• _REQUEST_:
Write out the lines from the line containing "Reconstruct the object" through the final line of the listing below, exactly, omitting every other line.

• _DATA FOR THE TASK_:
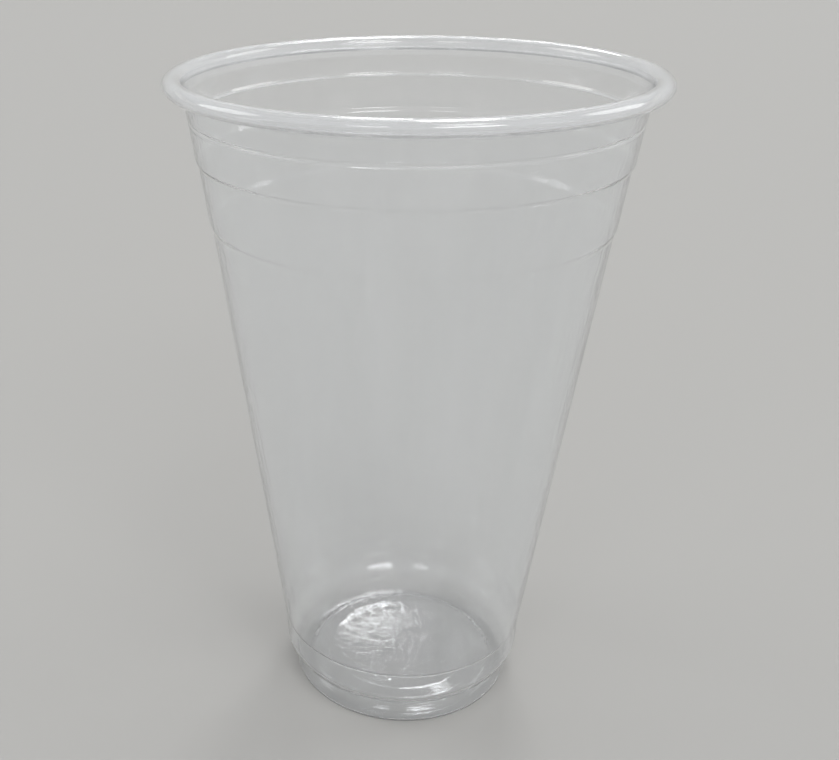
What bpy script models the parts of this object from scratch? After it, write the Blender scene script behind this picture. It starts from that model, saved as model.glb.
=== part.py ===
"""Clear disposable drinking cup: one thin turned shell with a rolled lip, stacking rings and a raised base.

Run with: blender --background --python part.py
Units are metres, +Z is up, and the cup stands on z = 0 with its axis on the Z axis.
"""
import math

import bpy

# Overall size
CUP_HEIGHT = 0.1385
RIM_DIAMETER = 0.095
SHEET_THICKNESS = 0.0004

# Rolled lip: an oval roll that curls outwards and back under
LIP_WIDTH = 0.0039
LIP_HEIGHT = 0.0031
CURL_GAP = 0.0004

# Rings pressed into the wall, top to bottom: each narrows the wall below it, and the top one is grooved
RING_DEPTHS = (0.00745, 0.015, 0.0273)
RING_HEIGHTS = (0.0013, 0.0012, 0.0016)
RING_STEPS = (0.00008, 0.00044, 0.00036)
GROOVE_DEPTH = 0.00017

# Upright stacking band above the foot: a small step leads in to it, and the shoulder steps in below it
BAND_DIAMETER = 0.0554
BAND_TOP = 0.015
BAND_STEP = 0.00016
BAND_STEP_HEIGHT = 0.0007
BAND_BOTTOM = 0.0095
BAND_DRAFT = 0.0001
SHOULDER_BOTTOM = 0.0045

# Foot: an upright wall, a rounded heel and the flat ring that touches the table
FOOT_DIAMETER = 0.0508
FOOT_DRAFT = 0.0001
HEEL_RADIUS = 0.0008
CONTACT_WIDTH = 0.0018

# Raised base inside the foot: a ledge, a straight slope and a slightly domed panel
LEDGE_DIAMETER = 0.041
LEDGE_HEIGHT = 0.0019
LEDGE_WIDTH = 0.0004
PANEL_DIAMETER = 0.033
PANEL_HEIGHT = 0.0025
PANEL_DOME = 0.0003

# Fineness of the turned surface
TURN_STEPS = 64
LIP_STEPS = 12
GROOVE_CURVE_STEPS = 4
RING_CURVE_STEPS = 3
BAND_CURVE_STEPS = 3
SHOULDER_CURVE_STEPS = 5
HEEL_ARC_STEPS = 3
BASE_CURVE_STEPS = 3
DOME_SHARES = (0.6, 0.0)
MERGE_DISTANCE = 0.00001

# The roll's hidden face, which the outline follows
LIP_CENTRE_RADIUS = (RIM_DIAMETER - LIP_WIDTH) / 2
LIP_CENTRE_HEIGHT = CUP_HEIGHT - LIP_HEIGHT / 2
ROLL_HALF_WIDTH = LIP_WIDTH / 2 - SHEET_THICKNESS
ROLL_HALF_HEIGHT = LIP_HEIGHT / 2 - SHEET_THICKNESS

# The wall between the lip and the stacking band
WALL_TOP_RADIUS = LIP_CENTRE_RADIUS - ROLL_HALF_WIDTH
BAND_RADIUS = BAND_DIAMETER / 2
WALL_NARROWING = WALL_TOP_RADIUS - BAND_RADIUS - BAND_STEP - sum(RING_STEPS)
WALL_TAPER = WALL_NARROWING / (LIP_CENTRE_HEIGHT - BAND_TOP)


def shares(count):
    """Even shares from 0 to 1, both ends included."""
    return [step / count for step in range(count + 1)]


def ease(share):
    """Rise smoothly from 0 to 1 and level out at both ends."""
    held = min(max(share, 0), 1)
    return (1 - math.cos(math.pi * held)) / 2


def swell(share):
    """Rise smoothly from 0 to 1 half way and back to 0."""
    return ease(1 - abs(2 * share - 1))


def blend(start, end, share):
    return start + (end - start) * share


def wall_radius(height):
    """Outer radius of the wall: a straight taper, the steps below this height, and the groove."""
    radius = BAND_RADIUS + WALL_TAPER * (height - BAND_TOP)
    radius += BAND_STEP * ease((height - BAND_TOP) / BAND_STEP_HEIGHT)
    for depth, ring_height, step in zip(RING_DEPTHS, RING_HEIGHTS, RING_STEPS):
        ring_bottom = CUP_HEIGHT - depth - ring_height
        radius += step * ease((height - ring_bottom) / ring_height)
    groove_bottom = CUP_HEIGHT - RING_DEPTHS[0] - RING_HEIGHTS[0]
    return radius - GROOVE_DEPTH * swell((height - groove_bottom) / RING_HEIGHTS[0])


def lip_outline():
    """Hidden face of the roll, from the curled edge under the lip, round and over to the wall."""
    edge_share = (CURL_GAP + SHEET_THICKNESS) / ROLL_HALF_WIDTH - 1
    edge_angle = -math.acos(edge_share)
    points = []
    for share in shares(LIP_STEPS):
        angle = blend(edge_angle, math.pi, share)
        radius = LIP_CENTRE_RADIUS + ROLL_HALF_WIDTH * math.cos(angle)
        height = LIP_CENTRE_HEIGHT + ROLL_HALF_HEIGHT * math.sin(angle)
        points.append((radius, height))
    return points


def wall_outline():
    """Outer face of the tapered wall below the lip: each ring's step, then the step in to the stacking band."""
    points = []
    curve_steps = (GROOVE_CURVE_STEPS, RING_CURVE_STEPS, RING_CURVE_STEPS)
    for depth, ring_height, steps in zip(RING_DEPTHS, RING_HEIGHTS, curve_steps):
        for share in shares(steps):
            height = CUP_HEIGHT - depth - ring_height * share
            points.append((wall_radius(height), height))
    for share in shares(BAND_CURVE_STEPS):
        height = BAND_TOP + BAND_STEP_HEIGHT * (1 - share)
        points.append((wall_radius(height), height))
    return points


def shoulder_outline():
    """Foot of the stacking band, and the curve that steps in to the foot's upright wall."""
    band_foot_radius = BAND_RADIUS - BAND_DRAFT
    foot_radius = FOOT_DIAMETER / 2
    points = []
    for share in shares(SHOULDER_CURVE_STEPS):
        radius = blend(band_foot_radius, foot_radius, ease(share))
        points.append((radius, blend(BAND_BOTTOM, SHOULDER_BOTTOM, share)))
    return points


def foot_outline():
    """Rounded heel under the foot's upright wall, and the flat ring that touches the table."""
    heel_centre = FOOT_DIAMETER / 2 - FOOT_DRAFT - HEEL_RADIUS
    points = []
    for share in shares(HEEL_ARC_STEPS):
        angle = share * math.pi / 2
        radius = heel_centre + HEEL_RADIUS * math.cos(angle)
        points.append((radius, HEEL_RADIUS * (1 - math.sin(angle))))
    points.append((heel_centre - CONTACT_WIDTH, 0))
    return points


def base_outline():
    """Raised base inside the foot: up to the ledge, up the slope to the panel, and in to the centre."""
    contact_radius = FOOT_DIAMETER / 2 - FOOT_DRAFT - HEEL_RADIUS - CONTACT_WIDTH
    ledge_radius = LEDGE_DIAMETER / 2
    panel_radius = PANEL_DIAMETER / 2
    points = []
    for share in shares(BASE_CURVE_STEPS)[1:]:
        points.append((blend(contact_radius, ledge_radius, share), LEDGE_HEIGHT * ease(share)))
    points.append((ledge_radius - LEDGE_WIDTH, LEDGE_HEIGHT))
    points.append((panel_radius, PANEL_HEIGHT))
    for share in DOME_SHARES:
        points.append((panel_radius * share, PANEL_HEIGHT + PANEL_DOME * (1 - share ** 2)))
    return points


def clear_plastic():
    """Clear, faintly hazy sheet plastic."""
    material = bpy.data.materials.new("clear_plastic")
    material.use_nodes = True
    shader = material.node_tree.nodes["Principled BSDF"]
    shader.inputs["Base Color"].default_value = (0.82, 0.86, 0.88, 1)
    shader.inputs["Metallic"].default_value = 0
    shader.inputs["Roughness"].default_value = 0.12
    shader.inputs["IOR"].default_value = 1.49
    shader.inputs["Transmission Weight"].default_value = 0.9
    return material


def make_cup(collection):
    """Turn the outline into the cup's outer face and thicken it inwards into the sheet."""
    outline = lip_outline() + wall_outline() + shoulder_outline() + foot_outline() + base_outline()
    verts = [(radius, 0, height) for radius, height in outline]
    edges = [(start, start + 1) for start in range(len(verts) - 1)]
    mesh = bpy.data.meshes.new("cup")
    mesh.from_pydata(verts, edges, [])
    cup = bpy.data.objects.new("cup", mesh)
    collection.objects.link(cup)
    mesh.materials.append(clear_plastic())

    turn = cup.modifiers.new("Turn", "SCREW")
    turn.axis = "Z"
    turn.steps = TURN_STEPS
    turn.render_steps = TURN_STEPS
    turn.use_merge_vertices = True
    turn.merge_threshold = MERGE_DISTANCE
    turn.use_smooth_shade = True

    sheet = cup.modifiers.new("Sheet", "SOLIDIFY")
    sheet.thickness = SHEET_THICKNESS
    sheet.offset = -1
    sheet.use_even_offset = True
    sheet.use_quality_normals = True
    return cup


def main():
    for item in list(bpy.data.objects):
        bpy.data.objects.remove(item, do_unlink=True)
    collection = bpy.data.collections.new("plastic_cup")
    bpy.context.scene.collection.children.link(collection)
    make_cup(collection)


if __name__ == "__main__":
    main()
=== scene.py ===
"""Clear disposable drinking cup: the finished surface of the cup, its plastic, and a plain studio."""

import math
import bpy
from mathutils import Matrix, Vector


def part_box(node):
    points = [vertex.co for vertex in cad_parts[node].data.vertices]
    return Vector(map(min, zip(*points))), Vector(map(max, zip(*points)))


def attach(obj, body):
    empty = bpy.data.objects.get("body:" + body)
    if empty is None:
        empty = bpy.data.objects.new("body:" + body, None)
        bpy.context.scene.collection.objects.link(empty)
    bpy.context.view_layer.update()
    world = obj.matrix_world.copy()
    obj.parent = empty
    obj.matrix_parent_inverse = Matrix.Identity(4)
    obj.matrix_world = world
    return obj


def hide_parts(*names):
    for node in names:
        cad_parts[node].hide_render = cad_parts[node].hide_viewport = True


bl_info = {
    "name": "Clear Drinking Cup",
    "version": (1, 0, 0),
    "blender": (4, 5, 0),
    "location": "3D View > Sidebar > Cup",
    "description": "Makes a clear thin-walled drinking cup with a rolled lip, and a plain studio round it",
    "category": "Add Mesh",
}

import bpy
from mathutils import Euler, Vector

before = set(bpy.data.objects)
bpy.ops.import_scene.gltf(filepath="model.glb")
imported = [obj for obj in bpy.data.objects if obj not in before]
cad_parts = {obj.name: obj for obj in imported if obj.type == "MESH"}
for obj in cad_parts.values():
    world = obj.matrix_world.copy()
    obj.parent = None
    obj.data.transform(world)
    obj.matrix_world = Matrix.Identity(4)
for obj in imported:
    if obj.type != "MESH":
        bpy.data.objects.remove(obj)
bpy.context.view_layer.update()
CUP_LOW, CUP_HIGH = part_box("cup")

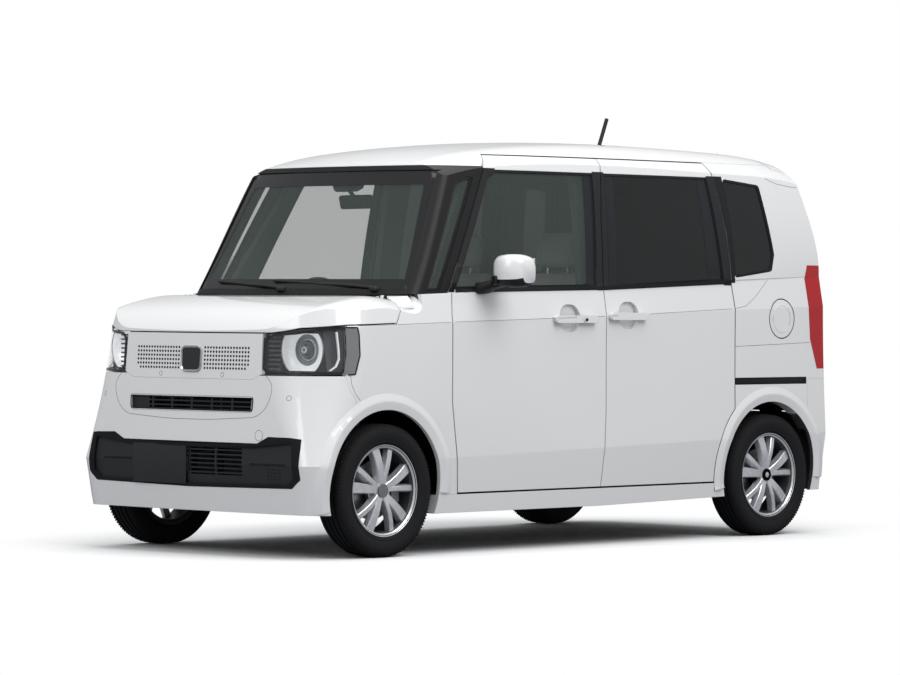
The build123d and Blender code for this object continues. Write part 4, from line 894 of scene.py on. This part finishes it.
# Turned parts of the lamp, as profiles of (forward, radius).
SILVER = [(-12, 67), (-6, 78), (6, 96), (16, 112), (19, 112), (12, 94), (0, 74), (-14, 65)]
OUTER_RIM = [(14, 111), (20, 113), (21, 116), (16, 117), (10, 114)]
INNER_BEZEL = [(-26, 41), (-16, 54), (-12, 67), (-18, 67), (-32, 44)]
PROJECTOR = [(-26, 0.3), (-26, 38), (-14, 37), (-2, 29), (6, 15), (9, 0.3)]
MARK_RIM = [(-22, 38), (-13, 41), (-11, 43), (-17, 46), (-26, 45)]
# A small silver dome in the projector: a painted highlight on its glass.
HIGHLIGHT_DOME = [(4, 0.2), (12, 11), (9, 15), (4, 15)]
# Flat parts inside the lens and on the fender, as outlines, and lines along them.
BOWL = [(430, 768), (430, 948), (560, 952), (640, 948), (706, 940), (706, 772), (560, 768)]
SIDE_WALL = [(1460, 776), (1454, 950), (1524, 950), (1524, 772)]
DARK_PANEL = [(1466, 790), (1462, 946), (1496, 946), (1504, 790)]
SIDE_PART = [(1482, 764), (1464, 850), (1460, 955), (1408, 955), (1402, 930), (1402, 842), (1428, 764)]
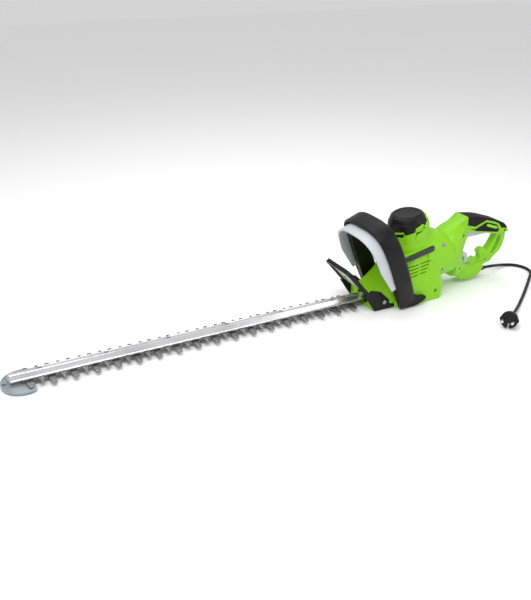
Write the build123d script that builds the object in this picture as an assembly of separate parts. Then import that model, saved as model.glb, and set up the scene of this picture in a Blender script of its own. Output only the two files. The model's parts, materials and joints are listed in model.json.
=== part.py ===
from build123d import *
import math
import os

# Corded hedge trimmer with a double-sided blade and a swivelling rear handle.
# Frame: millimetres, +Z up, +X from the blade tip towards the rear handle, +Y to the operator's
# right. The origin lies on the flat base, on the axis of the drive gear, and z = 0 is the floor.

# ---- blade set --------------------------------------------------------------------------------
PITCH = 38.0
LONG_TEETH = 18
FIRST_TOOTH_X = -760.0
LONG_REACH = 34.5
SHORT_REACH = 29.0
LONG_ROOT, LONG_TIP = 13.5, 8.0
SHORT_ROOT, SHORT_TIP = 11.5, 5.5
SPINE_HALF = 12.5
BLADE_T = 3.0
BLADE_GAP = 0.3
LOWER_Z = 8.0
UPPER_Z = LOWER_Z + BLADE_T + BLADE_GAP
BLADE_TRAVEL = 8.0
GUIDE_BOLTS = 6
GUIDE_BOLT_R = 3.0

# ---- blade bar and tip guard --------------------------------------------------------------------
BAR_X0, BAR_X1 = -791.0, -42.0
BAR_Z0 = UPPER_Z + BLADE_T + BLADE_GAP
BAR_LIP = 1.5
BAR_H = 9.0
BAR_TOP_HALF = 5.0
BAR_FOOT_HALF = 10.0
TIP_R = 38.0
TIP_X = -769.0
TIP_REAR_X = -752.0
TIP_Z0, TIP_Z1 = 3.0, 7.7
HANG_HOLE_R = 4.0

# ---- drive --------------------------------------------------------------------------------------
CAM_R = 9.0
CAM_THROW = BLADE_TRAVEL
YOKE_X = CAM_R + 2 * CAM_THROW + 1.0
YOKE_Y = CAM_R + CAM_THROW + 0.8
YOKE_RIM = 6.0
GEAR_R = 36.0
GEAR_T = 6.0
GEAR_Z = UPPER_Z + BLADE_T + 1.2
GEAR_TEETH = 60
SHAFT_R = 5.0
RUN_FIT = 0.05
GEARBOX_TOP = GEAR_Z + GEAR_T + 3.5

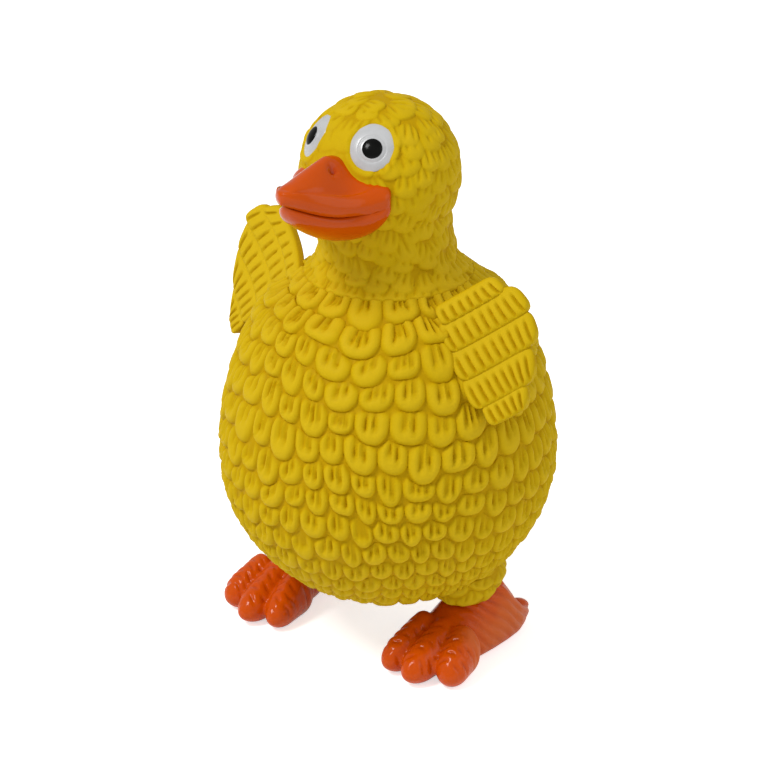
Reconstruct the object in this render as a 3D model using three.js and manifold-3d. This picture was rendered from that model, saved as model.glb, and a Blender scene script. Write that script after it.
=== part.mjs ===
import * as THREE from 'three';
import { mergeVertices } from 'three/addons/utils/BufferGeometryUtils.js';
import Module from 'manifold-3d';

const wasm = await Module();
wasm.setup();

// Latex duck, a squeaking dog toy. Millimetres, +Z up, the duck faces -Y and its left is +X.
// The origin is on the ground under the middle of the belly.

// Belly: an egg of revolution that runs in to the foot of the neck
const bodyBottom = 12;
const bodyRadius = 38;
const bodyLowerDrop = 35.5;
const bodyUpperRise = 52;
const shoulderRise = 37;
const neckSeamRise = 6;
const neckSeamRadius = 18.6;
const bendInwardShare = 0.62;
const bendUpwardShare = 0.48;
const latexWall = 3;
const seamGap = 0.3;

// Feather relief: staggered rows of rounded pads whose free ends point down. The row shares are the
// places of those ends along the meridian.
const featherRise = 1.2;
const featherWidth = 7.8;
const fewestFeathers = 6;
const bodyRowShares = [
  0.105, 0.145, 0.185, 0.226, 0.268, 0.314, 0.362, 0.413,
  0.47, 0.526, 0.576, 0.634, 0.703, 0.768, 0.828, 0.886, 0.945,
];
const bodyPadWidthShares = [
  0.64, 0.66, 0.69, 0.71, 0.73, 0.75, 0.77, 0.79,
  0.83, 0.87, 0.91, 0.97, 1, 1, 1.05, 1.15, 1.13,
];
const padFootShares = [
  { across: 0, up: 0.22, rise: 0 },
  { across: 0.5, up: -0.04, rise: 0.4 },
];
const padLipShares = [
  { across: 0, up: 0.4, rise: 0.1 },
  { across: 0.2, up: 0.12, rise: 1 },
  { across: 0.8, up: 0.12, rise: 1 },
];

// How unevenly the pads were cast: sine waves of turns over the row or the pad, with their steps in
// radians
const padShiftShare = 0.06;
const padShiftStep = 2.3;
const padShiftRowStep = 1.1;
const rowTurnShare = 0.16;
const rowTurnStep = 1.7;
const rowWander = 1.2;
const padWander = 1;
const rowWave = { count: 3, twist: 8, start: 1 };
const rowRipple = { count: 7, twist: -14, start: 0 };
const rowRippleShare = 0.5;
const padWave = { count: 4, twist: 10, start: 2 };
const wanderFadeShares = [0.02, 0.11, 0.92, 1];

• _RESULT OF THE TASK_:
Reconstruct the object in this render as a 3D model using three.js and manifold-3d. This picture was rendered from that model, saved as model.glb, and a Blender scene script. Write that script after it.
=== part.mjs ===
import * as THREE from 'three';
import { mergeVertices } from 'three/addons/utils/BufferGeometryUtils.js';
import Module from 'manifold-3d';

const wasm = await Module();
wasm.setup();

// Latex duck, a squeaking dog toy. Millimetres, +Z up, the duck faces -Y and its left is +X.
// The origin is on the ground under the middle of the belly.

// Belly: an egg of revolution that runs in to the foot of the neck
const bodyBottom = 12;
const bodyRadius = 38;
const bodyLowerDrop = 35.5;
const bodyUpperRise = 52;
const shoulderRise = 37;
const neckSeamRise = 6;
const neckSeamRadius = 18.6;
const bendInwardShare = 0.62;
const bendUpwardShare = 0.48;
const latexWall = 3;
const seamGap = 0.3;

// Feather relief: staggered rows of rounded pads whose free ends point down. The row shares are the
// places of those ends along the meridian.
const featherRise = 1.2;
const featherWidth = 7.8;
const fewestFeathers = 6;
const bodyRowShares = [
  0.105, 0.145, 0.185, 0.226, 0.268, 0.314, 0.362, 0.413,
  0.47, 0.526, 0.576, 0.634, 0.703, 0.768, 0.828, 0.886, 0.945,
];
const bodyPadWidthShares = [
  0.64, 0.66, 0.69, 0.71, 0.73, 0.75, 0.77, 0.79,
  0.83, 0.87, 0.91, 0.97, 1, 1, 1.05, 1.15, 1.13,
];
const padFootShares = [
  { across: 0, up: 0.22, rise: 0 },
  { across: 0.5, up: -0.04, rise: 0.4 },
];
const padLipShares = [
  { across: 0, up: 0.4, rise: 0.1 },
  { across: 0.2, up: 0.12, rise: 1 },
  { across: 0.8, up: 0.12, rise: 1 },
];

// How unevenly the pads were cast: sine waves of turns over the row or the pad, with their steps in
// radians
const padShiftShare = 0.06;
const padShiftStep = 2.3;
const padShiftRowStep = 1.1;
const rowTurnShare = 0.16;
const rowTurnStep = 1.7;
const rowWander = 1.2;
const padWander = 1;
const rowWave = { count: 3, twist: 8, start: 1 };
const rowRipple = { count: 7, twist: -14, start: 0 };
const rowRippleShare = 0.5;
const padWave = { count: 4, twist: 10, start: 2 };
const wanderFadeShares = [0.02, 0.11, 0.92, 1];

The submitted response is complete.